Microsoft opened three UK datacentres today, letting customers run Office 365 and Azure locally to keep their data inside the country.
The Ministry of Defence (MoD) and an NHS trust are already using the London, Durham, and Cardiff facilities, which were first announced by Microsoft last November.
Their introduction means Microsoft has beaten Amazon Web Services (AWS) to establish UK datacentres – AWS’s sites are expected to go live soon.
CEO of Microsoft UK, Cindy Rose, said: “We’re delighted to see such growing demand for Azure, Office 365, and Dynamics CRM Online from our new data centres in the UK. We’ve been part of the UK’s tech landscape for over 30 years and we’re proud of the way this country leads the world in embracing technology and new ideas.

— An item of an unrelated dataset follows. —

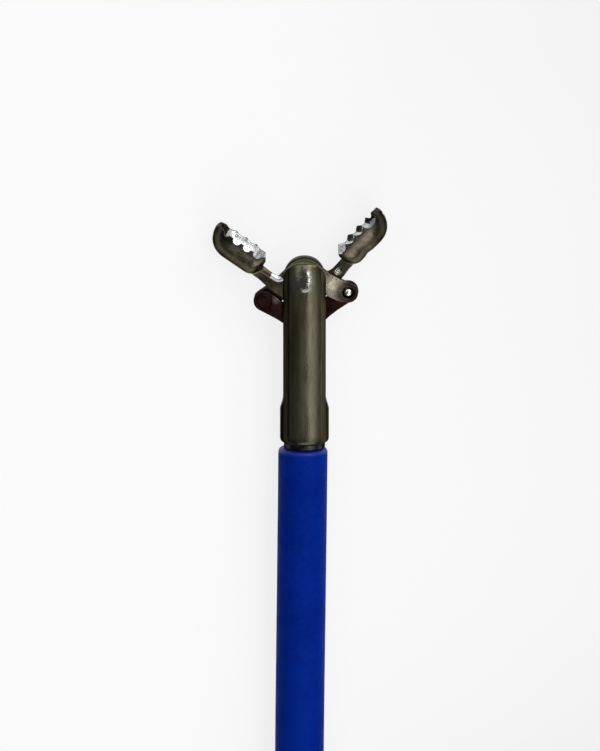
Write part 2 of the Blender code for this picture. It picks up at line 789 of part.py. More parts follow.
def make_boot(parent, look):
    """The strain relief: a ribbed taper with the sheath's socket, the wire's bore and a flange."""
    flange_from = BOOT_LENGTH - BOOT_FLANGE
    taper = flange_from - 2 * MM
    outside = [(BOOT_TIP_R - 0.4 * MM, 0), (BOOT_TIP_R, 0.4 * MM)]
    rib_step = (taper - 6 * MM) / BOOT_RIBS
    for i in range(BOOT_RIBS):
        at = 3 * MM + i * rib_step
        radius = BOOT_TIP_R + (BOOT_BASE_R - BOOT_TIP_R) * at / taper
        outside += [
            (radius, at),
            (radius - BOOT_RIB, at + 0.25 * rib_step),
            (radius - BOOT_RIB, at + 0.45 * rib_step),
            (radius + 0.1 * MM, at + 0.7 * rib_step),
        ]
    outside += [
        (BOOT_BASE_R, taper),
        (BOOT_BASE_R, flange_from),
        (BOOT_FLANGE_R, flange_from),
        (BOOT_FLANGE_R, BOOT_LENGTH),
    ]
    socket_r = SHEATH_R + HANDLE_GAP
    bore = [(TUBE_BORE_R, BOOT_LENGTH), (TUBE_BORE_R, BOOT_SOCKET), (socket_r, BOOT_SOCKET)]
    profile = bore + [(socket_r, 0)] + outside
    boot = turned("boot_shape", list(reversed(profile)), closed=True, steps=20)
    finish("strain_relief", baked(boot), look, parent)


def make_collar(parent, look):
    """The collar that holds the boot's flange against the handle's nose."""
    front = BOOT_LENGTH - BOOT_FLANGE - HANDLE_GAP - COLLAR_LIP
    back = front + COLLAR_LENGTH
    lip_r = BOOT_BASE_R + HANDLE_GAP
    bore_r = BOOT_FLANGE_R + HANDLE_GAP
    edge = 0.5 * MM
    collar = turned(
        "collar_shape",
        [
            (bore_r, back),
            (COLLAR_R - edge, back),
            (COLLAR_R, back - edge),
            (COLLAR_R, front + 2 * edge),
            (COLLAR_R - 2 * edge, front),
            (lip_r, front),
            (lip_r, front + COLLAR_LIP),
            (bore_r, front + COLLAR_LIP),
        ],
        closed=True,
    )
    for i in range(COLLAR_GROOVES):
        angle = math.tau * i / COLLAR_GROOVES
        groove = cylinder(f"collar_groove_{i}", 0.6 * MM, front + 2 * MM, back - MM, steps=8)
        groove.data.transform(Matrix.Rotation(math.pi / 2, 4, "X"))
        middle = front + back + MM
        groove.data.transform(Matrix.Translation((COLLAR_R + 0.25 * MM, middle, 0)))
        groove.data.transform(Matrix.Rotation(angle, 4, "Y"))
        cut(collar, groove)
    finish("lock_collar", baked(collar), look, parent)


def make_stem(parent, look):
    """The slotted stem with its nose, neck and thumb ring, moulded as one piece."""
    nose_from = BOOT_LENGTH + HANDLE_GAP
    shoulder = nose_from + NOSE_SPIGOT + HANDLE_GAP
    end = nose_from + SHAFT_LENGTH
    chamfer = 0.5 * MM
    stem = turned(
        "stem_shaft",
        [
            (0, end),
            (SHAFT_R - chamfer, end),
            (SHAFT_R, end - chamfer),
            (SHAFT_R, shoulder + chamfer),
            (SHAFT_R - chamfer, shoulder),
            (BOOT_FLANGE_R, shoulder),
            (BOOT_FLANGE_R, nose_from),
            (0, nose_from),
        ],
    )
    ring_at = end + RING_R
    section = rounded_box(RING_HOLE_R, -RING_THICK / 2, RING_R, RING_THICK / 2, RING_EDGE, 2)
    section.reverse()
    ring = turned("stem_ring", section, closed=True, steps=36)
    ring.rotation_euler.x = math.pi / 2
    ring.location.y = ring_at
    half = RING_R * 0.62
    side = [
        (SHAFT_R * 0.72, end - 8 * MM),
        (SHAFT_R * 0.92, end - 3 * MM),
        (SHAFT_R * 1.12, end + 0.5 * MM),
        (half, end + 3.4 * MM),
    ]
    neck_loop = side + [(0, ring_at - (RING_R + RING_HOLE_R) / 2)]
    neck_loop += [(-x, y) for x, y in reversed(side)]
    neck = plate("stem_neck", [neck_loop], -RING_THICK / 2 * 0.92, RING_THICK / 2 * 0.92)
    bevelled(neck, 0.9 * MM, 2, 60)
    join(stem, neck)
    join(stem, ring)

    slot_low = SPOOL_START + (SPOOL_LENGTH - KEY_LENGTH) / 2 - HANDLE_GAP
    slot_high = slot_low + KEY_LENGTH + SPOOL_TRAVEL + 2 * HANDLE_GAP
    slot_r = SLOT_WIDTH / 2
    slot = arc(0, slot_high - slot_r + MM, slot_r, 0, 180, 8)
    slot += arc(0, slot_low + slot_r - MM, slot_r, 180, 360, 8)
    cut(stem, plate("stem_slot", [slot], -2 * SHAFT_R, 2 * SHAFT_R))
    bore = turned(
        "stem_bore",
        [
            (0, slot_low + 2 * MM),
            (TUBE_BORE_R, slot_low + 2 * MM),
            (TUBE_BORE_R, nose_from - MM),
            (0, nose_from - MM),
        ],
        steps=SMALL_STEPS,
    )
    cut(stem, bore)
    finish("handle_stem", baked(stem), look, parent)


def spool_body(name):
    """The whole spool, turned, widened, flattened and bored for the stem."""
    waist_from = FLANGE_THICK
    waist_to = SPOOL_LENGTH - FLANGE_THICK
    edge = 1.0 * MM
    round_out = arc(0, 0, edge, 90, 0, 3)
    high = [(FLANGE_R - edge + x, SPOOL_LENGTH - edge + y) for x, y in round_out]
    low = [(x, SPOOL_LENGTH - y) for x, y in reversed(high)]
    rim = FLANGE_R - edge * 0.6
    hollow = [
        (
            rim - (rim - WAIST_R) * math.sin(math.pi * t) ** 0.55,
            waist_to + (waist_from - waist_to) * t,
        )
        for t in (i / 8 for i in range(9))
    ]
    lip_high = [(FLANGE_R, waist_to + edge * 0.5)]
    lip_low = [(FLANGE_R, waist_from - edge * 0.5)]
    profile = [(0, SPOOL_LENGTH), *high, *lip_high, *hollow, *lip_low, *low, (0, 0)]
    body = turned(name, profile)
    body.scale.x = SPOOL_WIDEN
    return body


def make_spool(parent, top_look, bottom_look, screw_look, pin_look):
    """Two halves with keys in the stem's slot, joined by screws and by the clamp's pin."""
    whole = helper("spool_whole", baked(spool_body("spool_shape")))
    far = 2 * FLANGE_R * SPOOL_WIDEN
    half_gap = 0.1 * MM
    bore_r = SHAFT_R + HANDLE_GAP
    place = (0, SPOOL_START, 0)
    middle = SPOOL_LENGTH / 2
    head_low = 1.9 * MM
    screws = [
        (x, middle + y)
        for x in (-SCREW_SPREAD_X, SCREW_SPREAD_X)
        for y in (-SCREW_SPREAD_Y, SCREW_SPREAD_Y)
    ]
    pin_reach = WAIST_R - 1.0 * MM
    for name, sign, look in (("spool_top", 1, top_look), ("spool_bottom", -1, bottom_look)):
        half = helper(f"{name}_shape", whole.data.copy())
        low, high = sorted((sign * half_gap, sign * AXIS_HEIGHT))
        keep(half, box(f"{name}_part", (-far, -far, low), (far, far, high)))
        bore = turned(
            f"{name}_bore",
            [
                (0, 2 * SPOOL_LENGTH),
                (bore_r, 2 * SPOOL_LENGTH),
                (bore_r, -SPOOL_LENGTH),
                (0, -SPOOL_LENGTH),
            ],
        )
        cut(half, bore)
        key_half = SLOT_WIDTH / 2 - HANDLE_GAP
        low, high = sorted((sign * (CLAMP_HALF + HANDLE_GAP), sign * (bore_r + 0.5 * MM)))
        key = box(
            f"{name}_key",
            (-key_half, middle - KEY_LENGTH / 2, low),
            (key_half, middle + KEY_LENGTH / 2, high),
        )
        join(half, key)
        low, high = sorted((0, sign * (pin_reach + HANDLE_GAP)))
        pin_r = SPOOL_PIN_R + TURNING_FIT
        cut(half, cylinder(f"{name}_pin_hole", pin_r, low, high, at=(0, middle)))
        for number, at in enumerate(screws, 1):
            if sign > 0:
                head_r = SCREW_HEAD_R + HANDLE_GAP
                cut(half, cylinder(f"head_hole_{number}", head_r, head_low, far, at=at))
            low, high = sorted((0, sign * (SCREW_DEPTH + HANDLE_GAP)))
            hole_r = SCREW_R + TURNING_FIT
            cut(half, cylinder(f"{name}_screw_hole_{number}", hole_r, low, high, at=at))
        finish(name, baked(half), look, parent, place)
    for number, (x, y) in enumerate(screws, 1):
        make_screw(number, parent, screw_look, (x, SPOOL_START + y, 0), head_low)
    pin = cylinder("spool_pin_shape", SPOOL_PIN_R, -pin_reach, pin_reach)
    finish("spool_pin", baked(pin), pin_look, parent, (0, SPOOL_START + middle, 0))


def make_screw(number, parent, look, place, head_low):
    """A cross-head screw, its head in the top half's counterbore."""
    shank = cylinder(f"screw_{number}_shank", SCREW_R, -SCREW_DEPTH, head_low + 0.3 * MM)
    head = cylinder(
        f"screw_{number}_head", SCREW_HEAD_R, head_low + TURNING_FIT, head_low + SCREW_HEAD
    )
    bevelled(head, 0.25 * MM, 1)
    join(shank, head)
    long_way, short_way = 0.85 * MM, 0.16 * MM
    deep = head_low + SCREW_HEAD - 0.5 * MM
    for way, (x, y) in (("a", (long_way, short_way)), ("b", (short_way, long_way))):
        cut(shank, box(f"screw_{number}_slot_{way}", (-x, -y, deep), (x, y, deep + 2 * SCREW_HEAD)))
    finish(f"spool_screw_{number}", baked(shank), look, parent, place)


def make_pull(parent, tube_look, clamp_look):
    """The pull tube, and the clamp crimped on its end and pinned to the spool."""
    middle = SPOOL_START + SPOOL_LENGTH / 2
    clamp_low = middle - CLAMP_LENGTH + 2 * MM
    clamp = box(
        "clamp_shape", (-CLAMP_HALF, 0, -CLAMP_HALF), (CLAMP_HALF, CLAMP_LENGTH, CLAMP_HALF)
    )
    bevelled(clamp, 0.2 * MM, 2)
    seat = CLAMP_LENGTH - 4 * MM
    bore = turned(
        "clamp_bore",
        [
            (0, seat),
            (TUBE_R + TURNING_FIT, seat),
            (TUBE_R + TURNING_FIT, -MM),
            (0, -MM),
        ],
        steps=SMALL_STEPS,
    )
    cut(clamp, bore)
    at = (0, middle - clamp_low)
    cut(clamp, cylinder("clamp_pin_hole", SPOOL_PIN_R + TURNING_FIT, -MM * 2, MM * 2, at=at))
    finish("wire_clamp", baked(clamp), clamp_look, parent, (0, clamp_low, 0))

    top = seat - TURNING_FIT
    bottom = top - TUBE_LENGTH
    pull = turned(
        "pull_tube_shape",
        [
            (TUBE_R - TUBE_WALL, top),
            (TUBE_R, top),
            (TUBE_R, bottom),
            (TUBE_R - TUBE_WALL, bottom),
        ],
        closed=True,
        steps=SMALL_STEPS,
    )
    finish("pull_tube", baked(pull), tube_look, parent, (0, clamp_low, 0))


def make_head():
    head = empty("head", HEAD_PLACE)
    make_fork(head, material("fork_steel", STEEL, 1.0, 0.28))
    make_rivet(head, material("rivet_steel", STEEL, 1.0, 0.22))
    make_jaws(
        head,
        material("front_jaw_steel", STEEL, 1.0, 0.26),
        material("back_jaw_steel", STEEL, 1.0, 0.26),
    )
    make_links(
        head,
        material("left_link_steel", DARK_STEEL, 1.0, 0.35),
        material("right_link_steel", DARK_STEEL, 1.0, 0.35),
    )
    make_rod(
        head,
        material("rod_steel", BRIGHT_STEEL, 1.0, 0.3),
        material("rod_pin_steel", BRIGHT_STEEL, 1.0, 0.3),
    )
    make_ferrule(head, material("ferrule_steel", STEEL, 1.0, 0.3))


def make_handle():
    handle = empty("handle", (0, HANDLE_START_Y, AXIS_HEIGHT))
    make_boot(handle, material("boot_rubber", GREY, 0.0, 0.55))
    make_collar(handle, material("collar_plastic", GREY, 0.0, 0.4))
    make_stem(handle, material("stem_plastic", PALE, 0.0, 0.38))
    make_spool(
        handle,
        material("spool_top_plastic", BLUE, 0.0, 0.35),
        material("spool_bottom_plastic", BLUE, 0.0, 0.35),
        material("screw_steel", BRIGHT_STEEL, 1.0, 0.3),
        material("spool_pin_steel", BRIGHT_STEEL, 1.0, 0.3),
    )
    make_pull(
        handle,
        material("pull_tube_steel", BRIGHT_STEEL, 1.0, 0.25),
        material("clamp_steel", BRIGHT_STEEL, 1.0, 0.35),
    )


clear_scene()
parts = new_collection("biopsy_forceps")
cutters = new_collection("cutters")
cutters.hide_render = True
make_head()
make_sheath(material("sheath_plastic", BLUE, 0.0, 0.32))
make_ties(material("tie_fabric", GREY, 0.0, 0.8))
make_handle()
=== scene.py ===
"""The dressed model of the biopsy forceps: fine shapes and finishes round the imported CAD.

Shapes are made in millimetres, and piece() scales them to metres and puts them in their
places. Most of the head's have their origin on the jaws' hinge, and most of the handle's at
the tip of the boot.
"""

import math

import bmesh
import bpy
from mathutils import Matrix, Vector


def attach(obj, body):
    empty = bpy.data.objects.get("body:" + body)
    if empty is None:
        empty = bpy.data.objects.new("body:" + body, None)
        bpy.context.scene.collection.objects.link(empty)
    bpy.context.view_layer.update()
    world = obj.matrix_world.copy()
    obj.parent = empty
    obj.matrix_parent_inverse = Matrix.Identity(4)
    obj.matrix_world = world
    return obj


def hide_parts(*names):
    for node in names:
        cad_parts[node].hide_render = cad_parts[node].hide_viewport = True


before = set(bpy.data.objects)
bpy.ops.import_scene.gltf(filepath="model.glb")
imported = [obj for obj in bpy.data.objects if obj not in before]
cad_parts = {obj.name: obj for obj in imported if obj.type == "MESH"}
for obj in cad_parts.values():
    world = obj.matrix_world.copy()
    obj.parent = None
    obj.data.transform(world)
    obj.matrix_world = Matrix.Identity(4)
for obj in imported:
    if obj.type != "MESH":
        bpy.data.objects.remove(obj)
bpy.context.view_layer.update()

MM = 0.001
HEAD = Vector((-24.0, -21.2, 1.21))
HANDLE = Vector((0, -35.2, 8.0))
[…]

“With our trusted cloud now delivered locally, and our commitment to principles of security, privacy, transparency, compliance, and availability, we are well placed to support the digital transformation of organisations throughout the country.”
Microsoft’s new sites join a global list of more than 100 datacentres, and Redmond hopes they will appeal to public sector bodies and regulated companies in particular. It plans to add Dynamics CRM Online to the roster of available services in the first half of 2017.
The MoD will use Office 365 and Azure as part of its IT transformation agenda for its 250,000-strong workforce, and said money and security were key reasons for choosing to host the services in Microsoft’s UK facilities.
CIO Mike Stone said: “Microsoft’s secure and transparent cloud service in the UK fits perfectly with the MoD’s digital transformation agenda.
“This agreement, which is based on Microsoft’s world-class reliability and performance, will allow us to deliver cost-effective, modern and flexible information capabilities. It will ensure we are better-placed in our ever-changing, digital-first world.”
South London and Maudsley NHS Foundation Trust will also use the UK datacentres to store information inside the country.
“It is reassuring to know that our trust’s core data, that we create and manage, stays in the UK,” said Stephen Docherty, CIO at the trust.
“For us, the Microsoft’s UK cloud region means that demonstrating regulatory and legal compliance is simpler. The bottom line is we trust Microsoft.”
Interest in storing data within specific countries comes amid growing distrust of government spying, following Edward Snowden’s revelations of the extent of US surveillance programmes.
Other UK customers including Capita, Aston Martin, and Rosslyn Analytics will store their data in the UK sites, though it is not clear whether existing users like Marks & Spencer and Confused.com will be able to switch their services from their current datacentres to the UK ones.
This led to the EU ruling that Safe Harbour, a data transfer agreement between the EU and US, was invalid because the US would value surveillance above people’s privacy.
Microsoft supports a replacement deal, called Privacy Shield, but Europe’s data watchdogs still have concerns, and could challenge it in a year’s time when the agreement is up for review.